#### Stored data
——————
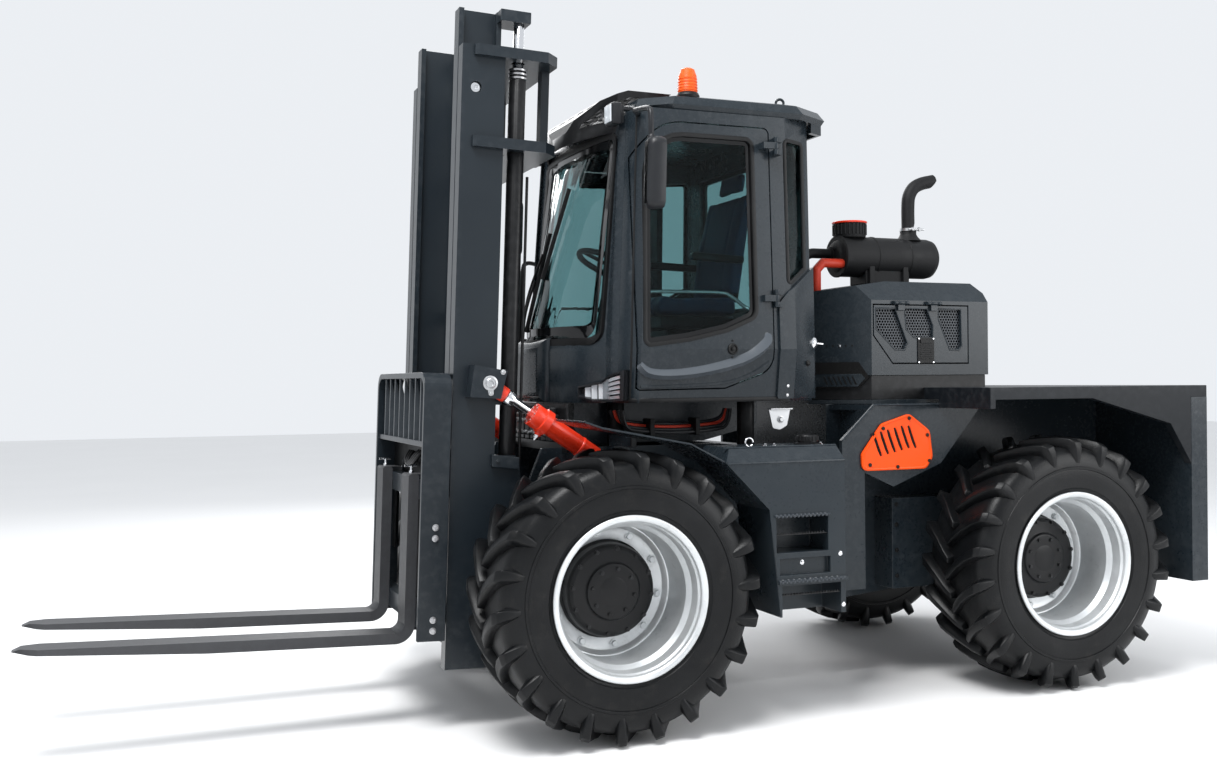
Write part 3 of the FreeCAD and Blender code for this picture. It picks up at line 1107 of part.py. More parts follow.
def tilt_cylinders():
    axis, _ = tilt_line()
    base = Vector(TILT_BASE_X, -TILT_CYL_Y, TILT_BASE_Z)
    half = TILT_EYE_WIDTH / 2
    end = base + axis * TILT_BARREL_LENGTH
    barrel = fused(Part.makeCylinder(TILT_BARREL, TILT_BARREL_LENGTH - TILT_NECK, base + axis * TILT_NECK,
                                     axis),
                   Part.makeCylinder(TILT_BARREL + 8, 46, end - axis * 46, axis),
                   cross_bar(TILT_BASE_X, (-TILT_CYL_Y - half, -TILT_CYL_Y + half), TILT_BASE_Z,
                             TILT_EYE_RADIUS))
    flat = box((TILT_BASE_X - 200, TILT_BASE_X + 200), (-TILT_CYL_Y - half, -TILT_CYL_Y + half),
               (TILT_BASE_Z - 200, TILT_BASE_Z + 200))
    eye = Part.makeCylinder(TILT_EYE_RADIUS, TILT_NECK + 10, base, axis).common(flat)
    barrel = fused(barrel, eye)
    barrel = barrel.cut(Part.makeCylinder(TILT_BORE, TILT_BARREL_LENGTH - TILT_NECK - 75,
                                          base + axis * (TILT_NECK + 30), axis))
    barrel = barrel.cut(Part.makeCylinder(TILT_ROD + SLIDE_GAP, 60, end - axis * 55, axis))
    barrel = barrel.cut(cross_bar(TILT_BASE_X, (-TILT_CYL_Y - 60, -TILT_CYL_Y + 60), TILT_BASE_Z,
                                  TILT_PIN_RADIUS + PIN_GAP))
    return pair(barrel)


def tilt_rods():
    axis, length = tilt_line()
    half = TILT_EYE_WIDTH / 2
    base = Vector(TILT_BASE_X, -TILT_CYL_Y, TILT_BASE_Z)
    tip = base + axis * length
    start = TILT_BARREL_LENGTH - 190
    rod = fused(Part.makeCylinder(TILT_ROD, length - start - 20, base + axis * start, axis),
                Part.makeCylinder(TILT_ROD + 12, 34, tip - axis * (TILT_NECK + 46), axis),
                cross_bar(TILT_EYE_X, (-TILT_CYL_Y - half, -TILT_CYL_Y + half), TILT_EYE_Z,
                          TILT_EYE_RADIUS))
    return pair(rod.cut(cross_bar(TILT_EYE_X, (-TILT_CYL_Y - 60, -TILT_CYL_Y + 60), TILT_EYE_Z,
                                  TILT_PIN_RADIUS + TILT_DRIFT)))


def steer_cylinder(side):
    y, half = side * STEER_Y, STEER_EYE / 2
    x = PIVOT_X + STEER_REAR_DX
    front = x - STEER_BARREL_LENGTH
    body = fused(bar((x - 30, y, STEER_Z), (front, y, STEER_Z), STEER_BARREL),
                 bar((x, y, STEER_Z - half), (x, y, STEER_Z + half), 36))
    body = body.cut(bar((x - 60, y, STEER_Z), (front + 35, y, STEER_Z), STEER_BARREL - 7))
    body = body.cut(bar((x - 60, y, STEER_Z), (front - 5, y, STEER_Z), STEER_ROD + SLIDE_GAP))
    return body.cut(bar((x, y, STEER_Z - 60), (x, y, STEER_Z + 60), TILT_PIN_RADIUS + PIN_GAP))


def steer_rod(side):
    y, half = side * STEER_Y, STEER_EYE / 2
    eye_x = PIVOT_X + STEER_FRONT_DX
    inner_x = PIVOT_X + STEER_REAR_DX - STEER_BARREL_LENGTH + 185
    return fused(bar((eye_x, y, STEER_Z), (inner_x, y, STEER_Z), STEER_ROD),
                 bar((eye_x, y, STEER_Z - half), (eye_x, y, STEER_Z + half), 34))


# ---------------------------------------------------------------- files


def machine():
    nodes = {"front_chassis": front_chassis(), "frame_pins": frame_pins(), "front_axle": front_axle(),
             "cab_base": cab_base(), "cab_mounts": cab_mounts(), "front_fenders": pair(front_fender()),
             "step_boxes": pair(step_box()), "cab_frame": cab_frame(), "cab_glass": cab_glass(),
             "cab_roof": cab_roof(),
             "visor_grille": visor_grille(), "front_cowl": front_cowl(), "lamps": lamps(),
             "mirrors": pair(mirror_arm()), "beacon": beacon(), "cab_seat": cab_seat(),
             "steering_column": steering_column(), "rear_chassis": rear_chassis(), "rear_axle": rear_axle(),
             "rear_pins": rear_pins(), "engine_block": engine_block(), "hood": hood(),
             "hood_base": hood_base(),
             "shoulders": pair(shoulder()), "vent_panels": pair(vent_panel()),
             "side_tanks": pair(side_tank()),
             "rear_deck": rear_deck(), "counterweight": counterweight(), "muffler": muffler(),
             "intake_hose": intake_hose(),
             "outer_mast": outer_mast(), "mast_pins": mast_pins(), "lift_cylinders": lift_cylinders(),
             "inner_mast": inner_mast(), "lift_rods": lift_rods(), "fork_carriage": fork_carriage(),
             "load_backrest": load_backrest(), "forks": Part.makeCompound([fork(-1), fork(1)]),
             "tilt_cylinders": tilt_cylinders(), "tilt_rods": tilt_rods()}
    left_door, left_pane, left_lid = door(), door_glass(), hood_door()
    nodes.update({"left_door": left_door, "right_door": mirrored(left_door), "left_door_glass": left_pane,
                  "right_door_glass": mirrored(left_pane), "left_hood_door": left_lid,
                  "right_hood_door": mirrored(left_lid)})
    for name, side in (("left", -1), ("right", 1)):
        nodes[name + "_steer_cylinder"] = steer_cylinder(side)
        nodes[name + "_steer_rod"] = steer_rod(side)
        for end, axle_x in (("front", 0.0), ("rear", WHEEL_BASE)):
            nodes["%s_%s_tyre" % (end, name)] = tyre(axle_x, side)
            nodes["%s_%s_rim" % (end, name)] = rim(axle_x, side)
    return nodes


def main():
    os.makedirs("parts", exist_ok=True)
    nodes = machine()
    length = [min(s.BoundBox.XMin for s in nodes.values()), max(s.BoundBox.XMax for s in nodes.values())]
    middle = sum(length) / 2
    for node, shape in nodes.items():
        placed = shape.copy()
        placed.translate(Vector(-middle, 0, 0))
        placed.exportStep("parts/%s.step" % node)
        solids = placed.Solids
        state = "ok" if solids and all(s.isValid() for s in solids) else "INVALID"
        print("%-22s %d solids %8.4f m3 %s" % (node, len(solids), placed.Volume / 1e9, state))
    print("front axle to origin %.3f mm, length %.1f mm" % (middle, length[1] - length[0]))


main()
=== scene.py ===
import math
import bmesh
import bpy
from mathutils import Matrix, Vector


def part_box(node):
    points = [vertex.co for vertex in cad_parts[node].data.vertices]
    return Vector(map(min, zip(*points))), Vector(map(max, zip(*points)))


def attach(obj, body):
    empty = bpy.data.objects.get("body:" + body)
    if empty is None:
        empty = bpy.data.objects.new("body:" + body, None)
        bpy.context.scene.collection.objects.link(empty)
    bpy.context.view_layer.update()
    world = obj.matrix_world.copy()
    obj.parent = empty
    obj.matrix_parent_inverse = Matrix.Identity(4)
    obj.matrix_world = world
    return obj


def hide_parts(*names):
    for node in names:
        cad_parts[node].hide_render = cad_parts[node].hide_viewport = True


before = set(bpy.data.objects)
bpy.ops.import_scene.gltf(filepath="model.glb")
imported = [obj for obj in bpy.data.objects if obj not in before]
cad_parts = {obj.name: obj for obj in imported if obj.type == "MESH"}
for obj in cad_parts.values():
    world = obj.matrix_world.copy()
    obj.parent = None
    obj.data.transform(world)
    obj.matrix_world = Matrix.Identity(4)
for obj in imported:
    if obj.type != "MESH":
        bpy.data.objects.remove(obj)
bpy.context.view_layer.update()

# Places are measured as the machine is laid out: x towards the rear from the front axle, y to the
# machine's right, z up from the ground, in metres.  AXLE_X is where the front axle stands in the frame.
AXLE_LOW, AXLE_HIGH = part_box("front_axle")
AXLE_X = (AXLE_LOW[0] + AXLE_HIGH[0]) / 2
TYRE_LOW, TYRE_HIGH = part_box("rear_left_tyre")
WHEEL_BASE = (TYRE_LOW[0] + TYRE_HIGH[0]) / 2 - AXLE_X
TYRE_RADIUS = (TYRE_HIGH[2] - TYRE_LOW[2]) / 2
TYRE_HALF = (TYRE_HIGH[1] - TYRE_LOW[1]) / 2
TRACK_HALF = -(TYRE_HIGH[1] + TYRE_LOW[1]) / 2
SIDES = (("left", -1), ("right", 1))


def at(x, y, z):
    """A place on the machine, in the frame's own coordinates."""
    return Vector((x + AXLE_X, y, z))


# ---------------------------------------------------------------- shader nodes
class Value:
    """A socket of a finish, which can be added to, subtracted from and multiplied."""

    def __init__(self, finish, socket):
        self.finish = finish
        self.socket = socket

    def worked(self, operation, first, second):
        return self.finish.node("ShaderNodeMath", {"operation": operation}, {0: first, 1: second})

    def __add__(self, other):
        return self.worked("ADD", self, other)

    def __sub__(self, other):
        return self.worked("SUBTRACT", self, other)

    def __rsub__(self, other):
        return self.worked("SUBTRACT", other, self)

    def __mul__(self, other):
        return self.worked("MULTIPLY", self, other)

    __radd__ = __add__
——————
#### Aim
Print the material above verbatim, first line through the line containing "return pair(barrel)", both included.

#### Result for this exercise
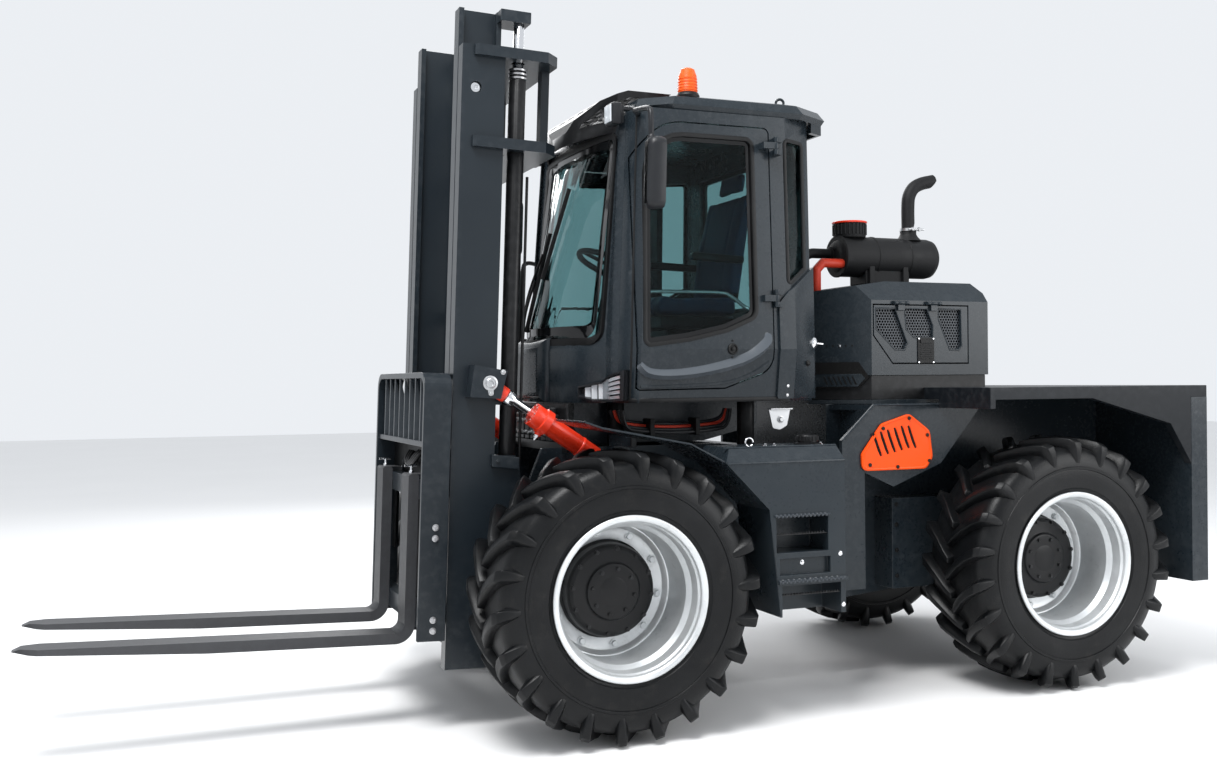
Write part 3 of the FreeCAD and Blender code for this picture. It picks up at line 1107 of part.py. More parts follow.
def tilt_cylinders():
    axis, _ = tilt_line()
    base = Vector(TILT_BASE_X, -TILT_CYL_Y, TILT_BASE_Z)
    half = TILT_EYE_WIDTH / 2
    end = base + axis * TILT_BARREL_LENGTH
    barrel = fused(Part.makeCylinder(TILT_BARREL, TILT_BARREL_LENGTH - TILT_NECK, base + axis * TILT_NECK,
                                     axis),
                   Part.makeCylinder(TILT_BARREL + 8, 46, end - axis * 46, axis),
                   cross_bar(TILT_BASE_X, (-TILT_CYL_Y - half, -TILT_CYL_Y + half), TILT_BASE_Z,
                             TILT_EYE_RADIUS))
    flat = box((TILT_BASE_X - 200, TILT_BASE_X + 200), (-TILT_CYL_Y - half, -TILT_CYL_Y + half),
               (TILT_BASE_Z - 200, TILT_BASE_Z + 200))
    eye = Part.makeCylinder(TILT_EYE_RADIUS, TILT_NECK + 10, base, axis).common(flat)
    barrel = fused(barrel, eye)
    barrel = barrel.cut(Part.makeCylinder(TILT_BORE, TILT_BARREL_LENGTH - TILT_NECK - 75,
                                          base + axis * (TILT_NECK + 30), axis))
    barrel = barrel.cut(Part.makeCylinder(TILT_ROD + SLIDE_GAP, 60, end - axis * 55, axis))
    barrel = barrel.cut(cross_bar(TILT_BASE_X, (-TILT_CYL_Y - 60, -TILT_CYL_Y + 60), TILT_BASE_Z,
                                  TILT_PIN_RADIUS + PIN_GAP))
    return pair(barrel)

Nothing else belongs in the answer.